** Problem description **
Look through the lines of the material and count those containing "code". Give that count alone.

** Input rows **

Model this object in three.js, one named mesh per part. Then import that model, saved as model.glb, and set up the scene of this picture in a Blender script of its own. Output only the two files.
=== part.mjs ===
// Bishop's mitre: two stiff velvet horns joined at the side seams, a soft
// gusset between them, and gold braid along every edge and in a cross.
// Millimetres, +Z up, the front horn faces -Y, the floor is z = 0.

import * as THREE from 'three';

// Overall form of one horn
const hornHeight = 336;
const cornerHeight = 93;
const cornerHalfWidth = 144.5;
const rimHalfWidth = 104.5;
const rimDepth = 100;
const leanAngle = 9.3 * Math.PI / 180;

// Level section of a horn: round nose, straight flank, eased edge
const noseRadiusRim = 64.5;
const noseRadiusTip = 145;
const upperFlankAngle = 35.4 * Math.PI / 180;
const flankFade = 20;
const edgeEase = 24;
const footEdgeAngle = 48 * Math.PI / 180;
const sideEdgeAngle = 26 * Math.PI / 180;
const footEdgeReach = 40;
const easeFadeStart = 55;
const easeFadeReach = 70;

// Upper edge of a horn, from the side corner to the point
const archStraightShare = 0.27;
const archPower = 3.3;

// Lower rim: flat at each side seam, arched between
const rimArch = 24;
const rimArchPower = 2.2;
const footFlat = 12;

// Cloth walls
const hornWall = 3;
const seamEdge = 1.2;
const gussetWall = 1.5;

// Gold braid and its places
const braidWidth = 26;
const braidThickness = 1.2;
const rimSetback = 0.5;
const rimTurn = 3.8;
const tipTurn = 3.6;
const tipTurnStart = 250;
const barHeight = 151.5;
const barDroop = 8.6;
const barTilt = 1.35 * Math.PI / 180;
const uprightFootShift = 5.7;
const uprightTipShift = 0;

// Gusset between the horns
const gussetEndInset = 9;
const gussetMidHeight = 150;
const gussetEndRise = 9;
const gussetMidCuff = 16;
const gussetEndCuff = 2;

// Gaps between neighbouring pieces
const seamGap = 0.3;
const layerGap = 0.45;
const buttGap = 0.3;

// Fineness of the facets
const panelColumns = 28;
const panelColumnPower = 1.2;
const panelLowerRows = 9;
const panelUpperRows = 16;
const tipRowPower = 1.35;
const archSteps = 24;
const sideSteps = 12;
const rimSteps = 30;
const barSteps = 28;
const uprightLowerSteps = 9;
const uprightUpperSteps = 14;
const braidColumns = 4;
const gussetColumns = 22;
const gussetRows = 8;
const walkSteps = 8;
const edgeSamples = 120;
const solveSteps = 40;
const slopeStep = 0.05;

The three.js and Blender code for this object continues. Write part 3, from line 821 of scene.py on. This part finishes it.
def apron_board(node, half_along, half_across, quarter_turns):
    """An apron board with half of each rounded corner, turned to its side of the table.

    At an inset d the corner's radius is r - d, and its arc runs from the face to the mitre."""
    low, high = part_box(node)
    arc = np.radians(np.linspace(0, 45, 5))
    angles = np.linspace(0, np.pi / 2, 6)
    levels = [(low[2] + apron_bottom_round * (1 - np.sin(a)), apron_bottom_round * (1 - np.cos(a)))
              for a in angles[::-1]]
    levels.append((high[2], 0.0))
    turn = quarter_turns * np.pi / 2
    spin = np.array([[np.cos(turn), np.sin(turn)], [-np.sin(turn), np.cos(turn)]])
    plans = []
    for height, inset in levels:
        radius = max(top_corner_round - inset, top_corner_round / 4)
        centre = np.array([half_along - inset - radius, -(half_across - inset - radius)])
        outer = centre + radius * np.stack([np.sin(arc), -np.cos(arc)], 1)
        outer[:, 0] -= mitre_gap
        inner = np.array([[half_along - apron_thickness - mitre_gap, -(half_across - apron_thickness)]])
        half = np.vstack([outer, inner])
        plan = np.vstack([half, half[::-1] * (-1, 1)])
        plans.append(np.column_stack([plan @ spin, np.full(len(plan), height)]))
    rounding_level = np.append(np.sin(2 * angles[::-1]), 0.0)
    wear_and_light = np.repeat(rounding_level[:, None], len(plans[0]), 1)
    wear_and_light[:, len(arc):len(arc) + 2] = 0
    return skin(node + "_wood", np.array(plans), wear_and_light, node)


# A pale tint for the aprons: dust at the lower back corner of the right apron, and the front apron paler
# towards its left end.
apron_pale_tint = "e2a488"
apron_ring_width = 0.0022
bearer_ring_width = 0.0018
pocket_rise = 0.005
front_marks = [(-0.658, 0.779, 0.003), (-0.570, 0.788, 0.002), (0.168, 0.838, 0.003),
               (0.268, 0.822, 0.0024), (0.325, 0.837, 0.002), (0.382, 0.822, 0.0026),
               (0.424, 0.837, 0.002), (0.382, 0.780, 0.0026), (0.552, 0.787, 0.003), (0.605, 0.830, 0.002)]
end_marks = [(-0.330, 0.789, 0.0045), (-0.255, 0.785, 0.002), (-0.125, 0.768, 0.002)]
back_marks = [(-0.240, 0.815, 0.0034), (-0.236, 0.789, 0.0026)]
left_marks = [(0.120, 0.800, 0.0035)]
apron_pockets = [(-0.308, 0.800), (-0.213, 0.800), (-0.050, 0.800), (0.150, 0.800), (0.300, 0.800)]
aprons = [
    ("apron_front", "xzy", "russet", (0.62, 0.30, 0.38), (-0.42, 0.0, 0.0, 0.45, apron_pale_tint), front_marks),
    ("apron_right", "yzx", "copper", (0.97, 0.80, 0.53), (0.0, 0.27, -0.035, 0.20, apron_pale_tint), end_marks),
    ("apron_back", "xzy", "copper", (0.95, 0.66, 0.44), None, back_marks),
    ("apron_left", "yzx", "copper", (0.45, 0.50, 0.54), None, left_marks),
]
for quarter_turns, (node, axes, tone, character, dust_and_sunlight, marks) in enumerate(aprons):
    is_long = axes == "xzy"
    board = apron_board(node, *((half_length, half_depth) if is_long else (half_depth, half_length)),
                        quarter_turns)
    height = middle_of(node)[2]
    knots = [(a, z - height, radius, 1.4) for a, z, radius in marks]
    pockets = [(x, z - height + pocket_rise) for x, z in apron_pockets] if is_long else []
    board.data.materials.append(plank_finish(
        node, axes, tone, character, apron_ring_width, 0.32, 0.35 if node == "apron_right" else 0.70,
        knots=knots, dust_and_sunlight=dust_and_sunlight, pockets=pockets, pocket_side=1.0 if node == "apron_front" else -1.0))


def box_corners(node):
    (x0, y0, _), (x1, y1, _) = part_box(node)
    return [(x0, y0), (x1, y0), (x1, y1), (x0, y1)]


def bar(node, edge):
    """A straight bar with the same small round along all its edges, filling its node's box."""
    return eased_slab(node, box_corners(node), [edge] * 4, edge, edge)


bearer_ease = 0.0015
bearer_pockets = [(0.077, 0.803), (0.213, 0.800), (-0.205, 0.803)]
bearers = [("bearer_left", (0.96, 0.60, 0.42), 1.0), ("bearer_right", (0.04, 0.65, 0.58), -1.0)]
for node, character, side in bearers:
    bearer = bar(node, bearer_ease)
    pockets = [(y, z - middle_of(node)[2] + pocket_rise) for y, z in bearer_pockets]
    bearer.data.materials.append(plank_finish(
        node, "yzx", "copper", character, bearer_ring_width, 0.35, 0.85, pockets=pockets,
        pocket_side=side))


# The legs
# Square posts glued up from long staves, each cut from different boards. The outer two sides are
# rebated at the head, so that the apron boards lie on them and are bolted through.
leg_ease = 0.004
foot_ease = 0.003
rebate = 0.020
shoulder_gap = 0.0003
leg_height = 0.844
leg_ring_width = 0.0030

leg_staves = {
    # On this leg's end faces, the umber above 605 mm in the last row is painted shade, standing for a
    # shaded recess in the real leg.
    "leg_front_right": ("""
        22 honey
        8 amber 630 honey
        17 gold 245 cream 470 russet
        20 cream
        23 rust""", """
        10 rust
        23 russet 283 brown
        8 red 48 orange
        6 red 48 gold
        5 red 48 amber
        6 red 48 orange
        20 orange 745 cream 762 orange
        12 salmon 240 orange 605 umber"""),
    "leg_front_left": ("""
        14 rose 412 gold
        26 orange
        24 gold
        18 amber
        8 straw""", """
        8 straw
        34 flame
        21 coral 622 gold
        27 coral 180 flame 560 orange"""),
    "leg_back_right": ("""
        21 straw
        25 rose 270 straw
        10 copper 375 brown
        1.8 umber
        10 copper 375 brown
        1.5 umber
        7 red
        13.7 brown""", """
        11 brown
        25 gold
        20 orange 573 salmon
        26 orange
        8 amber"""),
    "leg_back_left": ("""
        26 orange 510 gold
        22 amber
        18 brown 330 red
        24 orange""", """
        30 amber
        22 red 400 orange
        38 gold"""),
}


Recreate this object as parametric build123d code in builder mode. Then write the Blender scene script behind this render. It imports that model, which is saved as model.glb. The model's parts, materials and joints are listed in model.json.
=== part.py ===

** Task response **
2